The ship came out of overdrive. There was a sensation of intense dizziness, a desire to upchuck which vanished before one could act on it. Calhoun held onto his chair during that unhappy final sensation of falling in a narrowing spiral. Then the Med Ship was back in normal space. Its vision screens swirled.
They should have cleared to picture ten thousand myriads of suns of every imaginable tint and degree of brilliance, from faint phosphorescence to glaring stars of first magnitude or greater. There should have been no familiar constellations, of course. The Milky Way should be recognizable though subtly changed. The Horse's Head and Coalsack dark nebulas should have been visible with their outlines modified by the new angle from which they were seen. There should have been a Sol-type sun relatively near, probably with a perceptible disk. It ought to be the sun Kryder, from whose second planet had come a frightened demand for help. The Aesclipus Twenty ought to be near enough to pick out Kryder's planets with an electron telescope. Normally well conducted journeys in overdrive ended like that. Calhoun had made hundreds of such sun-falls. Murgatroyd had seen almost as many.
But there was never a breakout like this!
The Med Ship was back in normal space. Certainly. It was light-centuries from its staring point. Positively. Somehow, there were no stars. There was no Milky Way. There were no nebulas, dark or otherwise. There was absolutely nothing of any kind to match up with reasonable expectations, considering what had led up to this moment.
The screens showed the Med Ship surrounded by buildings on a planet's surface, with a blue and sunlit sky overhead. The screens, in fact, showed the buildings of the Interstellar Medical Service as surrounding the Med Ship. They said that Calhoun had traveled three weeks in overdrive and landed exactly back at the spot from which he'd been lifted to begin his journey.

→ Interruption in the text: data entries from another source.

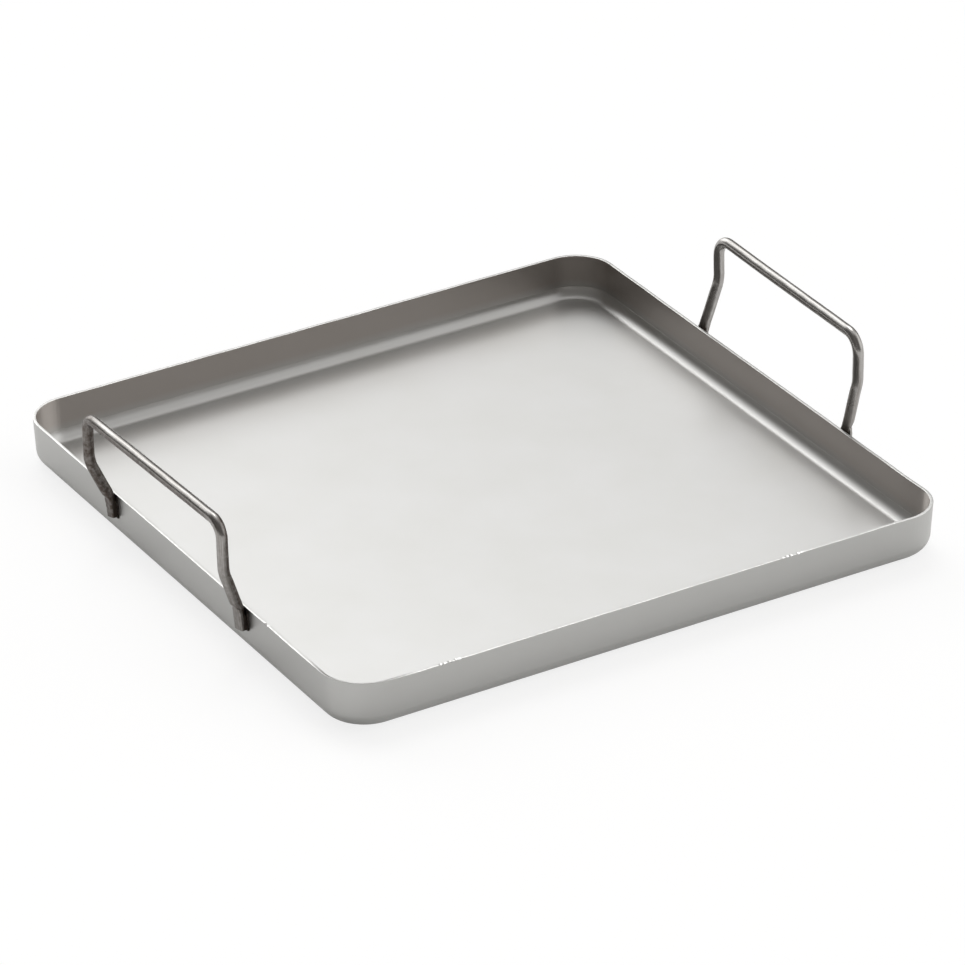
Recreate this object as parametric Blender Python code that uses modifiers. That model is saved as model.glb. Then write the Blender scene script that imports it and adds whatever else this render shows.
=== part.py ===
# Square roasting pan with two welded wire handles.
# Metres, +Z up. The origin is under the middle of the pan, on the surface it stands on.
# +X points from the left handle to the right handle, +Y to the rear wall.

import math

import bmesh
import bpy
from mathutils import Matrix, Vector

# Pan, pressed from one sheet. Width, depth and corner are taken at the outside of the rim.
PAN_WIDTH = 0.360
PAN_DEPTH = 0.360
PAN_HEIGHT = 0.0265
SHEET = 0.0018
CORNER_RADIUS = 0.024
FLOOR_RADIUS = 0.0078
WALL_DRAFT = math.radians(1.5)

# Handle, bent from one round wire. Heights run from the rim to the middle of the wire, and
# standoffs from the wall's top edge to the middle of the wire.
WIRE = 0.0060
GRIP_RISE = 0.0509
KNEE_RISE = 0.0235
LEG_SPACING = 0.1422
STANDOFF_REAR = 0.0141
STANDOFF_FRONT = 0.0115
HANDLE_SHIFT = -0.0051
GRIP_BEND = 0.0078
KNEE_BEND = 0.0160
ANKLE_BEND = 0.0080

# Foot of each leg, below the rim, pressed to a flat-sided wedge against the wall. The press turns
# the round section into a square one with round corners: 1 leaves it round.
FOOT_LENGTH = 0.0123
FOOT_WIDTH = 0.0068
FOOT_TOP_THICKNESS = 0.0056
FOOT_END_THICKNESS = 0.0042
FOOT_SQUARENESS = 1.25

# Weld bead around each foot.
WELD_BEAD = 0.0010
WELD_TOP_DROP = 0.0020

# Fits.
SEAT_GAP = 0.0003

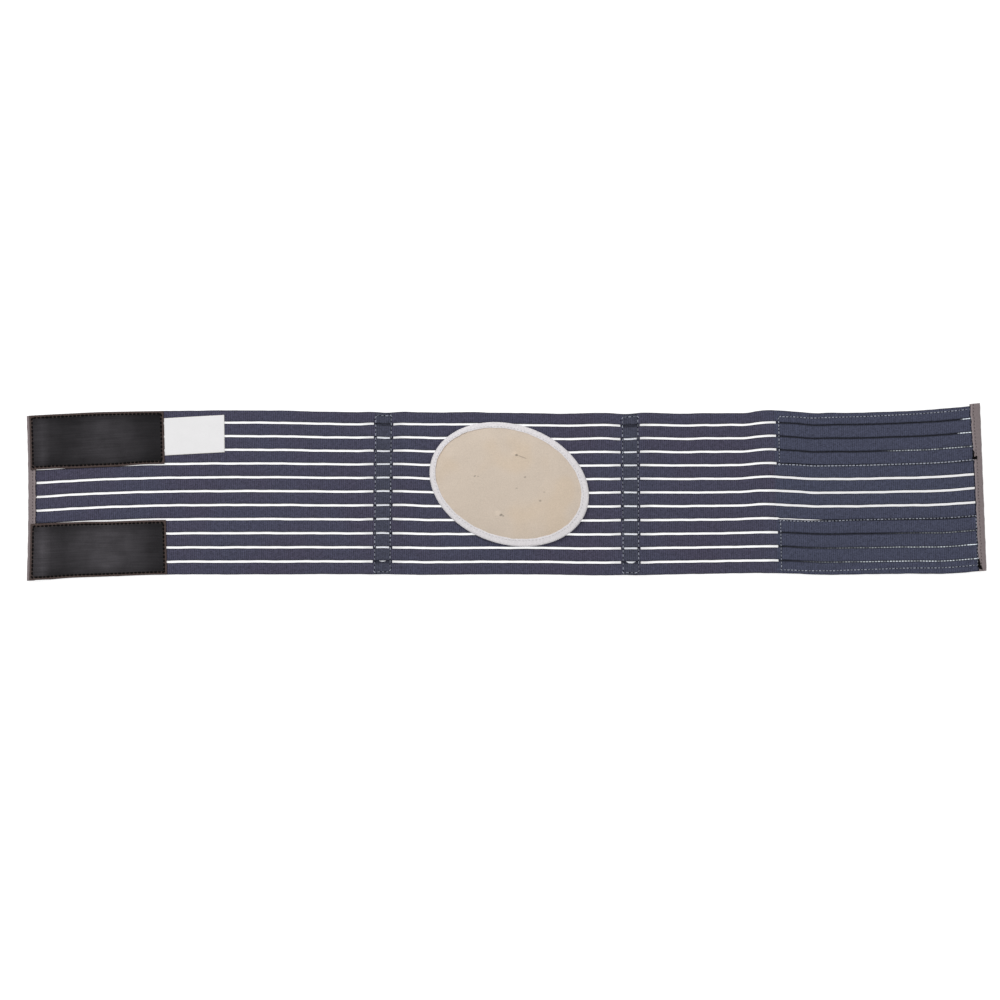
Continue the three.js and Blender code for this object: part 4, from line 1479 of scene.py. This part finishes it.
class BELT_OT_pad(Operator):
    """Stuff the oval pad and bind its edge with tape"""

    bl_idname = "belt.pad"
    bl_label = "Pad"

    def execute(self, context):
        self.stuff()
        self.bind()
        return {"FINISHED"}

    def stuff(self):
        """The cushion, swollen and then pulled in beside its binding."""
        c = cut()
        long, short = c.pad_length / 2 - PAD_INSET, c.pad_width / 2 - PAD_INSET
        bottom = pad_bottom()
        angle = np.linspace(0, 2 * np.pi, 97)[:-1]
        rings = [(row.out, row.top) for row in PAD_ROWS]
        rings += [(row.out, row.under) for row in reversed(PAD_ROWS)]
        share, height = (column[:, None] for column in np.array(rings).T)
        x, y = share * long * np.cos(angle), share * short * np.sin(angle)
        height = np.broadcast_to(height * c.crown + bottom, x.shape)
        shape = skin(x, y, height, place=on_pad)
        piece = new_piece("pad_cushion", [shape], brushed_knit())
        turn = (math.cos(c.pad_turn), math.sin(c.pad_turn))

        def out(points):
            dx = points[:, 0] - c.pad_x - BELT_SHIFT[0]
            dy = points[:, 1] - c.pad_y - BELT_SHIFT[1]
            px, py = dx * turn[0] + dy * turn[1], dy * turn[0] - dx * turn[1]
            return np.hypot(px / long, py / short), np.arctan2(py / short, px / long)

        def held(points):
            return (out(points)[0] > 0.93) | (points[:, 2] < bottom + 0.0025)

        points = inflate(piece, 0.0026, 4.0, 0.0016, held)
        share, angle = out(points)
        pull = smooth(share, 0.72, 0.86) * (1 - smooth(share, 0.94, 1.0))
        top = points[:, 2] > bottom + 0.003
        points[:, 2] += top * pull * 0.00028 * ripple(angle, 0.33, 11)
        points[:, 2] += top * (1 - smooth(share, 0.6, 0.9)) * 0.0002 * (
            ripple(points[:, 0], 0.041, 12) * ripple(points[:, 1], 0.037, 13))
        points[:, 2] = np.clip(points[:, 2], bottom, bottom + c.crown)
        piece.data.vertices.foreach_set("co", points.ravel())
        piece.data.update()
        rounding = piece.modifiers.new("Rounding", "SUBSURF")
        rounding.levels = rounding.render_levels = 1
        smoothed = evaluated(piece)
        piece.modifiers.remove(rounding)
        piece.data = smoothed
        smoothed.materials.clear()
        smoothed.materials.append(material_named("Cotton knit, brushed over foam", brushed_knit))
        smoothed.shade_smooth()
        finish_piece(piece, "pad_body")

    def bind(self):
        """The tape folded over the cushion's edge, and its row of stitches."""
        c, t = cut(), trim()
        tape = woven_tape("Cotton binding tape, rib knitted", colours().rim, 0.0013,
                          contrast=0.05, roughness=0.9)
        ring_in, ring_up, deep = folded_ring(c.rim_width, c.rim_height, c.rim_rise, 0.001)
        long, short = c.pad_length / 2, c.pad_width / 2
        fine = np.linspace(0, 2 * np.pi, 4001)
        gone = np.concatenate(([0], np.cumsum(np.hypot(
            np.diff(long * np.cos(fine)), np.diff(short * np.sin(fine))))))
        ribs = round(gone[-1] / t.rim_rib)
        along = np.arange(ribs * 4) * gone[-1] / (ribs * 4)
        angle = np.interp(along, gone, fine)[:, None]
        normal = np.stack((np.cos(angle) * short, np.sin(angle) * long))
        normal /= np.linalg.norm(normal, axis=0)
        pull = ripple(along / gone[-1], 0.05, 21)[:, None] * smooth(ring_in, 0.003, 0.006)
        cos, sin = math.cos(c.pad_turn), math.sin(c.pad_turn)
        aside = (normal[0] * (cos - sin) - normal[1] * (cos + sin)) / math.sqrt(2)
        reach = ring_in * (1.05 + 0.2 * aside) + 0.00025 * pull
        x = np.cos(angle) * long - normal[0] * reach
        y = np.sin(angle) * short - normal[1] * reach
        h = pad_bottom() + ring_up + 0.00012 * pull
        marks = dict(inset=deep, relief=1.0, along=along[:, None] + 0.25 * gone[-1] / ribs)
        shape = skin(x, y, h, place=on_pad, closed=True, **marks)
        shape[2]["u"] = np.broadcast_to(along[:, None], h.shape).ravel()
        shape[2]["v"] = np.broadcast_to(ring_in, h.shape).ravel()
        piece = new_piece("pad_edge_tape", [shape], tape)
        grow(piece, tree_named("Ribs", rib_tree), {
            "Pitch": float(gone[-1]) / ribs, "Height": 0.00009, "Material": tape,
        })
        finish_piece(piece, "pad_rim_binding")
        inward = (c.rim_width - 0.0016) * (1.05 + 0.2 * aside)
        x, y = on_pad(np.cos(angle) * long - normal[0] * inward,
                      np.sin(angle) * short - normal[1] * inward)
        up = np.full(len(x), pad_bottom() + c.rim_height + 0.6 * c.rim_rise)
        row = list(zip(x[:, 0], y[:, 0], up))[::2]
        thread = thread_of("White cotton thread, twisted", times(colours().rim, 0.75),
                           colours().rim)
        sew("pad_edge_stitches", [(row, True)], thread, 0.0033, 0.0023, 0.0003, 0.0002)


# The floor is so wide that its edge never shows, and lies just under the belt's stitches
FLOOR_HALF, FLOOR_LEVEL = 60, -0.0004
Lamp = namedtuple("Lamp", "name spot wide power")
LAMPS = (
    Lamp("key_light", (-1.1, 1.5, 2.2), 1.4, 34.0),
    Lamp("fill_light", (1.6, -1.2, 2.4), 2.0, 12.0),
)
CAMERA_SPOT = (-0.0063, -0.0079, 2.694)


class BELT_OT_stage(Operator):
    """Set out the floor, the lights and the camera"""

    bl_idname = "belt.stage"
    bl_label = "Floor, lights and camera"

    def execute(self, context):
        scene = context.scene
        self.floor()
        scene.world = bpy.data.worlds.new("studio")
        scene.world.use_nodes = True
        sky = scene.world.node_tree.nodes["Background"].inputs
        sky["Color"].default_value = (1, 1, 1, 1)
        sky["Strength"].default_value = 0.5
        for lamp in LAMPS:
            data = bpy.data.lights.new(lamp.name, "AREA")
            data.size, data.energy = lamp.wide, lamp.power
            light = add_object(lamp.name, data)
            light.location = lamp.spot
            light.rotation_euler = self.aim(lamp.spot, (0, 0, 0))
            light.visible_camera = False
        camera = bpy.data.cameras.new("camera")
        camera.lens, camera.sensor_width, camera.clip_end = 100, 36, 500
        scene.camera = add_object("camera", camera)
        scene.camera.location = CAMERA_SPOT
        scene.view_settings.view_transform = "Standard"
        return {"FINISHED"}

    def floor(self):
        """A pale sheet of paper that the light comes through."""
        mesh = bpy.data.meshes.new("floor")
        mesh.from_pydata([(x * FLOOR_HALF, y * FLOOR_HALF, FLOOR_LEVEL)
                          for x, y in ((-1, -1), (1, -1), (1, 1), (-1, 1))], [], [(0, 1, 2, 3)])
        paper, tree, shader = new_material(
            "Seamless paper, lit from below", (0.62, 0.62, 0.62), Roughness=0.9,
            Emission_Color=(1, 1, 1, 1), Emission_Strength=0.7,
        )
        place = add_node(tree, "ShaderNodeTexCoord").outputs["Object"]
        grain = add_node(tree, "ShaderNodeTexNoise", (place, 1 / 0.002, 3.0))
        grain = add_node(tree, "ShaderNodeMapRange", (grain, 0.3, 0.7), **EASED)
        tone = add_node(tree, "ShaderNodeMix", (grain, (0.6, 0.6, 0.6), (0.64, 0.64, 0.64)),
                        **IN_COLOUR)
        tree.links.new(out_of(tone), shader.inputs["Base Color"])
        mesh.materials.append(paper)
        return add_object("floor", mesh)

    def aim(self, spot, target):
        """Turns that point a lamp at a place."""
        dx, dy, dz = (b - a for a, b in zip(spot, target))
        flat = math.hypot(dx, dy)
        return (math.atan2(flat, -dz), 0, math.atan2(dx, -dy) + math.pi)


class BELT_PT_panel(Panel):
    """Sizes, colours and pieces of the belt"""

    bl_idname = "BELT_PT_panel"
    bl_label = "Hernia belt"
    bl_space_type = "VIEW_3D"
    bl_region_type = "UI"
    bl_category = "Hernia belt"

    def draw(self, context):
        layout = self.layout
        for operator in OPERATORS:
            layout.operator(operator.bl_idname)
        for title, group in (("Cut", cut()), ("Trim", trim()), ("Colours", colours())):
            box = layout.box()
            box.label(text=title)
            for name in group.__annotations__:
                box.prop(group, name)


OPERATORS = (
    BELT_OT_stage, BELT_OT_elastic, BELT_OT_bindings, BELT_OT_hook_patches,
    BELT_OT_loop_patches, BELT_OT_casings, BELT_OT_label, BELT_OT_pad,
)
GROUPS = {"belt_cut": BeltCut, "belt_trim": BeltTrim, "belt_colours": BeltColours}


def register():
    for made in (*GROUPS.values(), *OPERATORS, BELT_PT_panel):
        bpy.utils.register_class(made)
    for name, group in GROUPS.items():
        setattr(bpy.types.Scene, name, PointerProperty(type=group))


def unregister():
    for name in GROUPS:
        delattr(bpy.types.Scene, name)
    for made in (BELT_PT_panel, *reversed(OPERATORS), *GROUPS.values()):
        bpy.utils.unregister_class(made)


def main():
    register()
    bpy.ops.belt.stage()
    bpy.ops.belt.elastic()
    bpy.ops.belt.bindings()
    bpy.ops.belt.hook_patches()
    bpy.ops.belt.loop_patches()
    bpy.ops.belt.casings()
    bpy.ops.belt.label()
    bpy.ops.belt.pad()


if __name__ == "__main__":
    main()
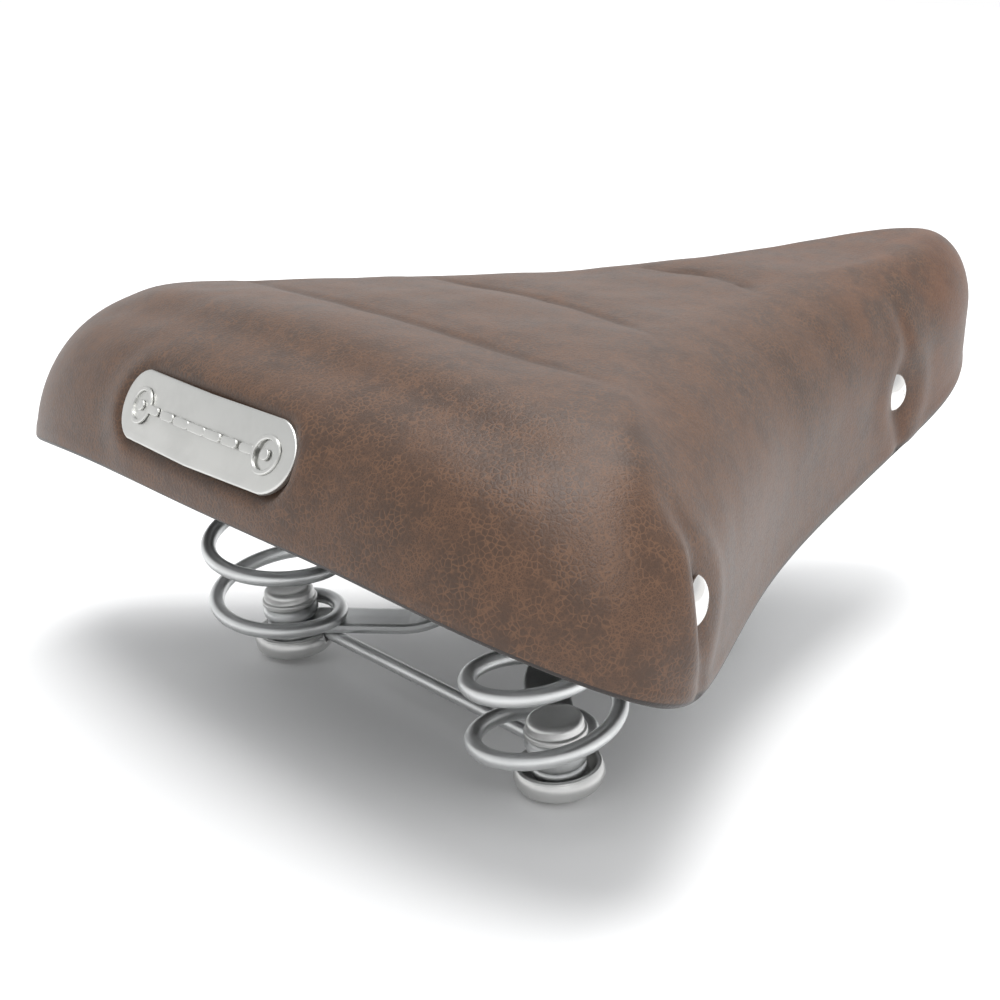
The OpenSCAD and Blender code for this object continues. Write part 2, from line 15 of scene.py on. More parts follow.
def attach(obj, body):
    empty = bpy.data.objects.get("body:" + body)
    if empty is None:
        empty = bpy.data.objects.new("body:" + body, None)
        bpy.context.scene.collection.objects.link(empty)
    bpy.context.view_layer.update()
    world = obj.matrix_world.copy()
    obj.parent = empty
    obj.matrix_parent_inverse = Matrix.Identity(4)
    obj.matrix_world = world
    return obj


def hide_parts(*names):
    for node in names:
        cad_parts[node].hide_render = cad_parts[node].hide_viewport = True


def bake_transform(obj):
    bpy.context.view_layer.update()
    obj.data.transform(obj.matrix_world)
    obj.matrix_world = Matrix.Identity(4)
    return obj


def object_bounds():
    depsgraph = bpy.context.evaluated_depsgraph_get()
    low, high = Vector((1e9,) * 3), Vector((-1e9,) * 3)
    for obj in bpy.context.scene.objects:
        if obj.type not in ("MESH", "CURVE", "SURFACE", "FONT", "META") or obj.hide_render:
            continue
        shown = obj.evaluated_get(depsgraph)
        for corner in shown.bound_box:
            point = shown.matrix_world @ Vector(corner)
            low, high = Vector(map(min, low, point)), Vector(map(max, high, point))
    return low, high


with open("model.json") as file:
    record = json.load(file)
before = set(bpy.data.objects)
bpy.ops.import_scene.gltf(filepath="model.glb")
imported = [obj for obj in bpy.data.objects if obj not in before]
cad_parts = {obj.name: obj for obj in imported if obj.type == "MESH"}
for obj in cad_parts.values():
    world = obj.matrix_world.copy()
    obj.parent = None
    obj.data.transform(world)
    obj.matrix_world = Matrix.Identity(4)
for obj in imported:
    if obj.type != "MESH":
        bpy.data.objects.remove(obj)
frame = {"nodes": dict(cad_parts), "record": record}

CAD_BOX = [list(corner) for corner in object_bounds()]
MM = 0.001
log = logging.getLogger("saddle")


class Slot(Enum):
    """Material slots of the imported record."""

    COVER = "cover_leather"
    FOAM = "foam"
    PAN = "pan_plastic"
    PLATE = "plate_metal"
    POLISHED = "polished_metal"
    PRESSED = "pressed_steel"
    FASTENER = "fastener_steel"
    CHROME_FASTENER = "chrome_fastener"
    SPRING = "spring_wire"
    RAIL = "rail_chrome"
    CLAMP = "clamp_steel"


class Body(Enum):
    """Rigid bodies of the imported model."""

    COLLAR = "collar"
    CUPS = "rail_cups"
    CHASSIS = "chassis"
    SEAT = "seat"


# ------------------------------------------------------------------- frames


@dataclass(frozen=True)
class SaddleFrame:
    """Frames in which the saddle is drawn, in millimetres.

    The level frame starts at the rear edge, on the ground under the feet. The
    chassis frame leans back with the springs and starts under the feet. The
    row frame starts in the middle of the seat-post bore.
    """

    foot_x: float = 63.9
    lean: float = math.radians(9.5)
    ring_u: float = 94.0
    ring_mid: float = 3.8

    def level(self, points: np.ndarray) -> np.ndarray:
        """Turn points of the chassis frame into the level frame."""
        points = np.atleast_2d(np.asarray(points, float))
        c, s = math.cos(self.lean), math.sin(self.lean)
        x = self.foot_x + points[:, 0] * c - points[:, 2] * s
        z = points[:, 0] * s + points[:, 2] * c
        return np.column_stack([x, points[:, 1], z])

    def origin(self) -> np.ndarray:
        """Return the row frame's origin in the level frame."""
        return self.level([self.ring_u, 0.0, self.ring_mid])[0]

    def row(self, points: np.ndarray) -> np.ndarray:
        """Turn points of the level frame into the row frame, in metres."""
        return (np.asarray(points, float) - self.origin()) * MM

    def chassis_to_row(self, points: np.ndarray) -> np.ndarray:
        """Turn points of the chassis frame into the row frame, in metres."""
        return self.row(self.level(points))

    def chassis_matrix(self, place: tuple[float, float, float]) -> Matrix:
        """Return the placement of a piece drawn about a point of the chassis.

        Args:
            place: the point in the chassis frame, in millimetres.

        Returns:
            A matrix from millimetres about that point to the row frame.
        """
        at = Vector(self.chassis_to_row(place)[0])
        turn = Matrix.Rotation(-self.lean, 4, "Y")
        return Matrix.Translation(at) @ turn @ Matrix.Scale(MM, 4)


FRAMES = SaddleFrame()


# --------------------------------------------------------------- mesh helpers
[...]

Murgatroyd, also, saw the buildings on the vision screens. It is not likely that he recognized them, but when the Aesclipus Twenty landed, it was the custom for Calhoun to go about his business and for Murgatroyd to be admired, petted, and stuffed to repletion with sweets and coffee by the local population. He approved of the practice.
Therefore when he saw buildings on the vision screens he said, "Chee!" in a tone of vast satisfaction. He waited for Calhoun to take him aground and introduce him to people who would spoil him.
Calhoun sat perfectly still, staring. He gazed unbelievingly at the screens. They said, uncompromisingly, that the Med Ship was aground inside the Med Service Headquarters landing grid. The buildings were outside it. The screens showed the sky, with clouds. They showed trees. They showed everything that should be visible to a ship aground where ships receive their final checkover before being lifted out to space.
Murgatroyd said, "Chee-chee!" with a pleased urgency in his tone. He was impatient for the social success that came to him on every land-on planet. Calhoun turned his eyes to the outside pressure dial. It said there was seven hundred thirty millimeters of gas-pressure—air-pressure—outside. This was complete agreement with the screens.
"The devil!" said Calhoun.
The logical thing to do, of course, would be to go to the air-lock, enter it, and then open the outer door to demand hotly what the hell was going on. Calhoun stirred in the pilot's chair to do exactly that. Then he clamped his jaws tightly.